В Ложкарях, бойкой, чистой, на песках, деревне, заросшей сосной, приезжие веселели. Народ здесь жил бодрый, любящий шутку, под стать председателю колхоза Григорию Федоровичу Маркелову. Маркелов поднялся навстречу Шитову, гулкоголосый, приветливый, и тут же, с ходу выдал историю о Панте Командирове.
— Третьего дня один цыган ко мне заскочил. Не надо ли, говорит, бороны отремонтировать? А я ему: тю, опоздал, давно все к севу готово. Вот, говорю, у моего соседа Командирова горе случилось, надо в район лететь, а у вертолета хвост отпал, приклепать бы.

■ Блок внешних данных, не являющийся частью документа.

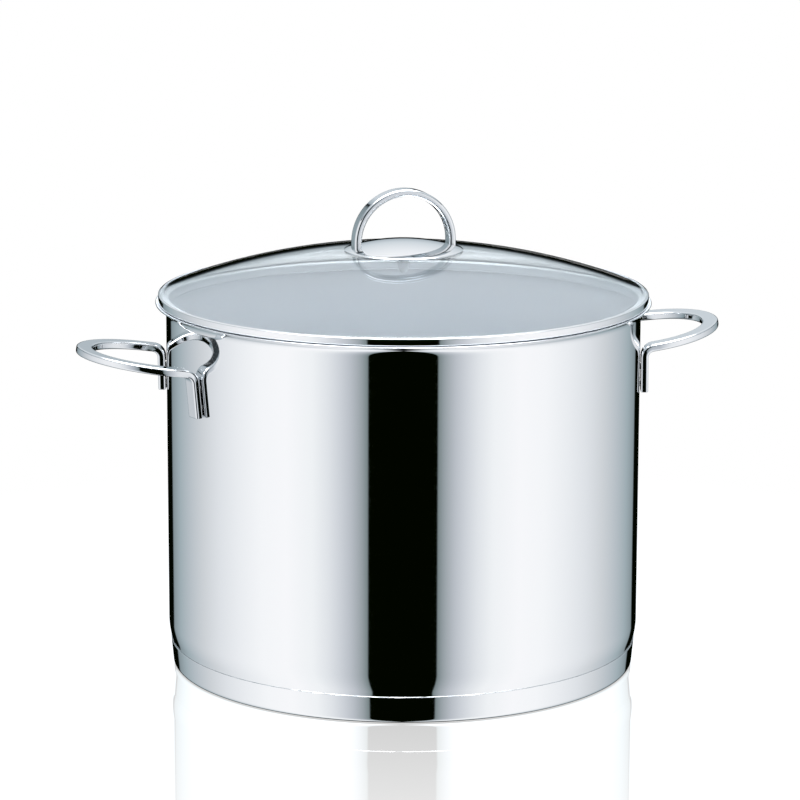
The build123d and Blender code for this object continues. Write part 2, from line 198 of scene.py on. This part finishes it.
# Satin-brushed 18/10 stainless: a soft cool white sheen with the brushing's fine rings. Much of
# the light scatters in the brushed grooves, so the surface is light even where it mirrors nothing.
# Real rings are a tenth of a mm apart; they are drawn 1 mm apart so that they show.
satin_steel, tree = new_material("satin_brushed_stainless")
marks = round_marks(tree, 1.0, 30)
gloss = add(tree, "MapRange", {"Value": marks, "From Min": 0.3, "From Max": 0.7,
                               "To Min": 0.34, "To Max": 0.48})
grain = add(tree, "Bump", {"Height": marks, "Strength": 0.1, "Distance": 0.0002})
steel = add(tree, "BsdfPrincipled", {"Base Color": linear("E4E9EE"), "Metallic": 0.3,
                                     "Roughness": gloss.outputs[0], "Normal": grain.outputs[0]})
add(tree, "OutputMaterial", {"Surface": steel.outputs[0]})

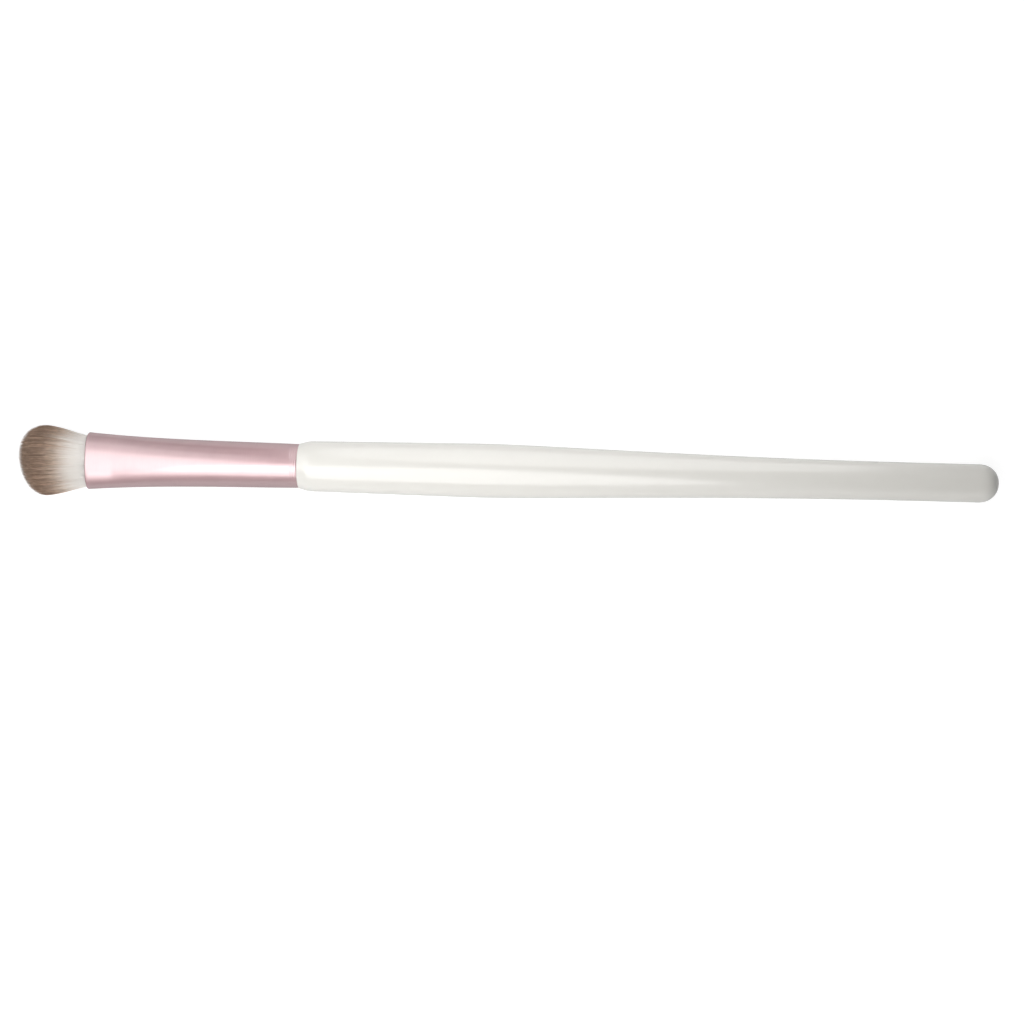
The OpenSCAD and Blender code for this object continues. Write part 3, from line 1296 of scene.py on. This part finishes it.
    def paths(self, rng: np.random.Generator) -> tuple[np.ndarray, ...]:
        """Way of each filament through the head.

        A filament is drawn to its lock's middle and leans with the square of its share of the
        way, and is pressed under the dome. The lean is less by a power of the reach of its start.

        Args:
            rng: Source of the random draws.

        Returns:
            Start and lock of each filament, and distance in front of the mouth, y and z by
            filament and by station.
        """
        seeds, middles, lock = self.starts(rng)
        long = self.reaches(rng, seeds, lock)[:, None]
        s = -self.buried + np.array([*self.stations, 1.0]) * (long + self.buried)
        bend = np.clip(s / long, 0, 1) ** 2
        drawn = seeds[:, None] + (middles - seeds)[:, None] * (self.gather * bend)[..., None]
        tight = rng.uniform(self.tight, 1, (self.count, 1))
        y, z = self.spread(self.draped(drawn, s, tight), s)
        lean = rng.uniform(-1, 1, (self.locks, 2))[lock] * self.sway[0]
        lean = lean + rng.uniform(-1, 1, (self.count, 2)) * self.sway[1]
        calm, power = self.calm
        free = 1 - np.linalg.norm(seeds, axis=-1)[:, None] ** power * calm
        y = y + lean[:, None, 0] * free * bend
        z = z + lean[:, None, 1] * free * bend
        return seeds, lock, s, y, z

    def corners(
        self, rng: np.random.Generator, s: np.ndarray, y: np.ndarray, z: np.ndarray
    ) -> np.ndarray:
        """Corners of filaments: a turned triangle at each station, and a point at the tip.

        The radius is full up to the taper and then falls as 1 less a power of the rest.

        Args:
            rng: Source of the random draws.
            s: Distance in front of the mouth, by filament and by station.
            y: Place across, likewise.
            z: Height, likewise.

        Returns:
            Points by filament, by corner and by axis.
        """
        start, span, power = self.taper
        full = 1 - np.clip((np.array(self.stations) - start) / span, 0, 1) ** power
        turn = rng.uniform(0, 2 * math.pi, self.count)[:, None]
        turn = turn + np.arange(SIDES) * 2 * math.pi / SIDES
        reach = self.diameter / 2 * full[:, None]
        corner_y = y[:, :-1, None] + reach * np.cos(turn)[:, None]
        corner_z = z[:, :-1, None] + reach * np.sin(turn)[:, None]
        x = self.layout.mouth_x - s
        corner_x = np.broadcast_to(x[:, :-1, None], corner_y.shape)
        rings = columns(corner_x, corner_y, corner_z).reshape(self.count, -1, 3)
        tips = columns(x[:, -1:], y[:, -1:], z[:, -1:])
        return np.concatenate([rings, tips], axis=1)

    def charts(
        self, rng: np.random.Generator, seeds: np.ndarray, lock: np.ndarray, s: np.ndarray
    ) -> np.ndarray:
        """Chart of filaments: u picks the shade of lock, clump and strand, v is the depth.

        Args:
            rng: Source of the random draws.
            seeds: Start of each filament.
            lock: Number of its lock.
            s: Distance in front of the mouth, by filament and by station.

        Returns:
            U and v by filament and by corner.
        """
        cell = (seeds + 1) * (self.width / 2, self.thickness / 2) / self.clump_size
        across, through = np.floor(cell).astype(int).T
        grid = (self.clump_grid, self.clump_grid)
        clump = rng.uniform(-self.clump_strip, self.clump_strip, grid)[across, through]
        strip = rng.uniform(*self.lock_strips, self.locks)[lock] + clump
        strip = strip + rng.uniform(-self.strand_strip, self.strand_strip, self.count)
        depth = self.below_tips(seeds[:, None], s)
        v = np.repeat(depth[:, :-1, None], SIDES, axis=-1)
        u = strip[:, None, None] + np.broadcast_to(np.arange(SIDES) * self.side_strip, v.shape)
        chart = columns(u, v).reshape(self.count, -1, 2)
        tips = columns(strip[:, None] + self.side_strip, depth[:, -1:])
        return np.concatenate([chart, tips], axis=1)

    def skin(self, points: np.ndarray, chart: np.ndarray) -> Surface:
        """Faces of filaments: quads between rings, triangles at the tip, and one at the root.

        Args:
            points: Points by filament, by corner and by axis.
            chart: U and v by filament and by corner.

        Returns:
            All the filaments as one surface of closed skins.
        """
        count, each = points.shape[:2]
        base = np.arange(count)[:, None, None] * each
        here = np.arange(SIDES)
        ahead = (here + 1) % SIDES
        tip = each - 1
        top = tip - SIDES
        low = np.arange(0, top, SIDES)[:, None]
        sides = columns(low + here, low + SIDES + here, low + SIDES + ahead, low + ahead)
        tips = columns(top + here, np.full(SIDES, tip), top + ahead)
        ends = np.concatenate([tips, here[None]])
        return Surface(
            points.reshape(-1, 3),
            (sides.reshape(1, -1, 4) + base).reshape(-1, 4),
            (ends[None] + base).reshape(-1, 3),
            chart.reshape(-1, 2),
        )

    def roots(self) -> Surface:
        """Packed roots: the bore's own sections less the fit, with the groove for the thread.

        Returns:
            The closed skin.
        """
        at, long, deep = self.groove
        sloped = [at - deep, at, at + long, at + long + deep]
        u = np.array([self.root_recess, *np.linspace(*self.root_rings), *sloped, self.root_length])
        depth = np.where((u >= at) & (u <= at + long), deep, self.fit)
        rings = self.ferrule.rings(u, self.ferrule.wall + depth, self.root_around)
        return Surface.through_rings(rings, Ends.POLES)

    def build(self) -> list[bpy.types.Object]:
        """Makes the roots, the heart and the layers of filaments, which stand for the hair.

        Returns:
            The pieces, from the inside out.
        """
        roots = self.roots().piece("packed_roots")
        made = [finish_piece(roots, self.root_finish.material(), "hair")]
        rng = np.random.default_rng(self.seed)
        seeds, lock, s, y, z = self.paths(rng)
        points = self.corners(rng, s, y, z)
        chart = self.charts(rng, seeds, lock, s)
        dye = self.finish.material()
        made.append(finish_piece(self.heart().piece("bundle_heart"), dye, "hair"))
        cuts = np.linspace(0, self.count, len(self.layers) + 1).astype(int)
        for name, a, b in zip(self.layers, cuts, cuts[1:]):
            layer = self.skin(points[a:b], chart[a:b]).piece(name)
            made.append(finish_piece(layer, dye, "hair"))
        return made


@dataclass(frozen=True)
class InnerParts:
    """Pieces inside the ferrule that keep their CAD shape."""

    thread: WaxedThread = WaxedThread()
    hard_glue: SetGlue = SetGlue(
        "hard_glue", light=(0.66, 0.47, 0.19), dark=(0.50, 0.32, 0.10), rough=0.16
    )
    wood_glue: SetGlue = SetGlue(
        "wood_glue", light=(0.74, 0.66, 0.47), dark=(0.62, 0.53, 0.35), rough=0.45
    )

    def dress(self) -> list[bpy.types.Object]:
        """Gives each CAD node its material.

        Returns:
            The nodes.
        """
        made = []
        finishes: dict[str, WaxedThread | SetGlue] = {
            "binding_thread": self.thread,
            "glue_plug": self.hard_glue,
            "handle_adhesive": self.wood_glue,
        }
        for name, finish in finishes.items():
            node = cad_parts[name]
            worn = finish.material()
            if not node.material_slots:
                node.data.materials.append(worn)
            for place in node.material_slots:
                place.material = worn
            log.info("%s: CAD node with material %s", name, worn.name)
            made.append(node)
        return made


# Studio


@dataclass(frozen=True)
class Softbox:
    """Oval softbox, over the brush or beside it.

    Attributes:
        centre: Its middle.
        size: Its length along X, and along Y or upwards.
        radiance: Brightness of its face, where 1 is white.
        facing: Way that it shines.
    """

    centre: Triple
    size: Pair
    radiance: float
    facing: Facing = Facing.DOWN

    def build(self) -> bpy.types.Object:
        """Makes the lamp. Its power is radiance times pi times its area.

        Returns:
            The lamp.
        """
        lamp = bpy.data.lights.new("softbox", "AREA")
        lamp.shape = "ELLIPSE"
        lamp.size, lamp.size_y = self.size
        lamp.energy = self.radiance * math.pi * math.pi / 4 * self.size[0] * self.size[1]
        made = placed("softbox", lamp)
        made.location = self.centre
        made.rotation_euler = (self.facing.value, 0, 0)
        made.visible_camera = False
        return made


@dataclass(frozen=True)
class Tent:
    """White tent with a dim opening overhead, as a world.

    Attributes:
        level: Brightness of its walls, where 1 is white.
        lean: Change of the brightness towards each axis.
        opening: Direction of the opening.
        dimmer: How much darker the middle of the opening is.
        narrow: How fast the opening ends around its middle.
    """

    level: float = 0.5785
    lean: Triple = (0.1703, -0.2904, 0.0)
    opening: Triple = (0.138, -0.180, 0.974)
    dimmer: float = 1.486
    narrow: float = 1.903

    def build(self) -> None:
        """Makes the world, which the camera sees as white.

        Brightness is level, plus lean times the direction, less dimmer times e to narrow times
        the cosine from the opening less 1, and never below 0.
        """
        world = bpy.data.worlds.new("tent")
        world.use_nodes = True
        bpy.context.scene.world = world
        n = Nodes(world.node_tree)
        way = n.add("ShaderNodeTexCoord").outputs["Generated"]
        near = n.math("MULTIPLY", n.math("SUBTRACT", n.dot(way, self.opening), 1.0), self.narrow)
        hole = n.math("MULTIPLY", n.math("POWER", math.e, near), self.dimmer)
        wall = n.math("ADD", n.dot(way, self.lean), self.level)
        light = n.math("MAXIMUM", n.math("SUBTRACT", wall, hole), 0.0)
        seen = n.add("ShaderNodeLightPath").outputs["Is Camera Ray"]
        background = n.add("ShaderNodeBackground")
        n.join(n.math("MAXIMUM", light, seen), background.inputs["Strength"])
        output = n.add("ShaderNodeOutputWorld")
        n.join(background.outputs[0], output.inputs["Surface"])


@dataclass(frozen=True)
class Studio:
    """Pale table in a tent, with softboxes and the camera straight above.

    Attributes:
        softboxes: Three over the brush, and three beside it.
        floor_size: Width of the table.
        floor_middle: Width of the table's middle square.
        floor_glow: Brightness of the table's own glow to the camera, where 1 is white.
        floor_reflected: Brightness of that glow in reflections and glass.
        glow_share: Share of the glow in what is seen, next to the lit table.
        near_clip: Distance at which the camera starts to see.
        camera_turn: Turn of the camera about Z, in degrees.
    """

    softboxes: tuple[Softbox, ...] = (
        Softbox((-0.02592, -0.1327, 0.1546), (0.1982, 0.2865), 2.43),
        Softbox((-0.2244, 0.09124, 0.2014), (0.2908, 0.3646), 1.089),
        Softbox((-0.1138, -0.028, 0.1536), (0.1153, 0.1662), 1.27),
        Softbox((0.0231, 0.1228, 0.07623), (0.1522, 0.4073), 1.53, Facing.TO_MINUS_Y),
        Softbox((-0.1826, 0.1726, 0.07616), (0.2022, 0.1561), 0.58, Facing.TO_MINUS_Y),
        Softbox((0.13, -0.17, 0.07), (0.2, 0.14), 0.32, Facing.TO_PLUS_Y),
    )
    tent: Tent = Tent()
    floor_size: float = 4.0
    floor_middle: float = 1.0
    floor_colour: Colour = (0.92, 0.92, 0.92)
    floor_glow: float = 1.3
    floor_reflected: float = 0.53
    glow_share: float = 0.65
    focal_mm: float = 50
    sensor_mm: float = 36
    near_clip: float = 0.01
    camera_at: Triple = (0.00082, -0.007043, 0.25174)
    camera_turn: float = 1.467

    def floor(self) -> bpy.types.Object:
        """Flat table at z = 0: a grid of x and y, with one more ring out to its edge.

        Returns:
            The table.
        """
        half, middle = self.floor_size / 2, self.floor_middle / 2
        line = np.array([-half, -middle, middle, half])
        side = len(line)
        x, y = np.meshgrid(line, line, indexing="ij")
        points = columns(x, y, np.zeros_like(x)).reshape(-1, 3)
        i, j = np.meshgrid(np.arange(side - 1), np.arange(side - 1), indexing="ij")
        first = (i * side + j).ravel()
        quads = columns(first, first + side, first + side + 1, first + 1)
        table = Surface(points, quads, np.zeros((0, 3), int)).piece("table")
        table.data.materials.append(self.floor_material())
        return table

    def floor_material(self) -> bpy.types.Material:
        """Matt table that keeps shadows and glows for the camera, reflections and glass.

        Returns:
            The material.
        """
        r = Recipe("pale_table")
        r.tree.nodes.remove(r.shader)
        paths = r.add("ShaderNodeLightPath").outputs
        camera = paths["Is Camera Ray"]
        seen = r.math("MAXIMUM", camera, paths["Is Glossy Ray"])
        seen = r.math("MAXIMUM", seen, paths["Is Transmission Ray"])
        extra = r.math("MULTIPLY", camera, self.floor_glow - self.floor_reflected)
        matt = r.add("ShaderNodeBsdfDiffuse")
        matt.inputs["Color"].default_value = (*self.floor_colour, 1)
        glow = r.add("ShaderNodeEmission")
        r.join(r.math("ADD", extra, self.floor_reflected), glow.inputs["Strength"])
        both = r.add("ShaderNodeMixShader")
        r.join(r.math("MULTIPLY", seen, self.glow_share), both.inputs[0])
        r.join(matt.outputs[0], both.inputs[1])
        r.join(glow.outputs[0], both.inputs[2])
        r.join(both.outputs[0], r.output.inputs["Surface"])
        return r.material

    def camera(self) -> bpy.types.Object:
        """Camera straight above the brush, turned as the photograph is.

        Returns:
            The camera.
        """
        lens = bpy.data.cameras.new("camera")
        lens.lens = self.focal_mm
        lens.sensor_width = self.sensor_mm
        lens.clip_start = self.near_clip
        made = placed("camera", lens)
        made.location = self.camera_at
        made.rotation_euler = (0, 0, math.radians(self.camera_turn))
        bpy.context.scene.camera = made
        return made

    def build(self) -> None:
        """Sets the table, the tent, the softboxes, the camera and the plain view transform."""
        self.floor()
        self.tent.build()
        for softbox in self.softboxes:
            softbox.build()
        self.camera()
        bpy.context.scene.view_settings.view_transform = "Standard"


def main() -> None:
    """Builds the sub-assemblies in order and reports each piece."""
    logging.basicConfig(level=logging.INFO, format="%(name)s: %(message)s")
    layout = Layout()
    ferrule = Ferrule(layout)
    made = [*Handle(layout).build(), *ferrule.build(), *Head(layout, ferrule).build()]
    made += InnerParts().dress()
    Studio().build()
    log.info("%d pieces", len(made))


if __name__ == "__main__":
    main()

Цыган смотрел-смотрел: правду говорю или арапа заправляю? Видно, решил — правду, сел в телегу — и в Ильинское, а у Командирова-то нынче даже «газика» не было. На бульдозер променял, чтоб держать дорогу. А я — про вертолет, у которого хвост отпал. Через час, как цыган уехал, Командиров мне звонит: «Когда, панте, издевательства кончатся? Я, панте, Шитову буду жаловаться». Я ему: ты не сердись, Ефим Фомич, не начудишь, так не прославишсья, — и Григорий Федорович безжалостно захохотал.
— Удивляюсь, как тебя на эту дурь хватает? — с осуждением покачал головой Шитов, но не рассердился. Чувствовалось, что он любит этот колхоз, доволен Маркеловым.
— Дак без смеху заплесневеешь, — натягивая пелаксовое пальто, оправдывался Маркелов. — А девочки ваши у нас работают ничего. Мы их не обижаем, кормим, платим хорошо.
Идя по Ложкарям, Шитов стыдил Маркелова:
— Столовая у тебя, Григорий Федорович, хуже кабака. Вон Чувашов какую завернул красивую. А у тебя что — денег нет? Или магазин построил, так решил, что хватит?
— Будет, будет новая, — отговаривался Григорий Федорович.
А Шитов не отставал от Маркелова, расхваливал чувашовский поселок Тебеньки, где и газ есть, и зубоврачебный кабинет, музыкальная школа, интернат для ветеранов колхоза.
— А ты только бедного Командирова разыгрываешь да веселишься, — попрекал он Григория Федоровича, когда ехали к месту, где работал девичий отряд.
— Ну уж и пошутить нельзя, — обижался Маркелов. Трудолюбивым оранжевым слоником копался в черной котловине экскаватор, от него бежали синие колесники. Подъехали к экскаватору, шофер посигналил, и на землю тяжело выпрыгнул экскаваторщик Федя Труба, муж Золотой Рыбки. Проигрывал он в сравнении с женой, был неуклюж, малоразговорчив. Лицо у Феди усталое и смурное, будто даже неумытое.
— Ну, что приуныл, Федор Антонович? — спросил его, поздоровавшись, Шитов.
Федя Труба стянул захватанную шапку, почесал пятерней голову и развел руками:
— Хоть просись отсюдова, устаю больно, Виталий Михайлович. Им ведь перекуров не надо, по понедельникам у них головы не болят, — и покосился на белозубых задиристых девчонок, окружавших их. Девчата, довольные, посмеивались над экскаваторщиком, смотрели весело, пошучивали. И особенно веселой выглядела Зинка. Апрельский полевой загар осмолил ее лицо и еще больше высветлил бедовые глаза.
— Выходит, мы получше парней? Загоняли бедного, — сказала она Феде Трубе.
— Молодцы, молодцы, девчата. Ну, как, нравится вам? — спросил Шитов. — Может, к учителю претензии, к Сереброву?
— Учитель что надо! — откликнулась Зинка и вспыхнула до корней волос. — И дядя Федя молодец.
Шитов похлопал Федю Трубу по спине.
— Не падай духом. Ладно все идет. Вон выработка какая высокая! Надеемся на тебя. Ты только бриться не забывай. У тебя отряд особый.
Федя потер колючий, будто кактус, подбородок.
— У нас и парикмахерша есть, можем побрить, — опять встряла Зинка. Видно, хотелось ей обратить на себя внимание Сереброва: смотри, я какая — и красивая, и работящая, и разговорчивая.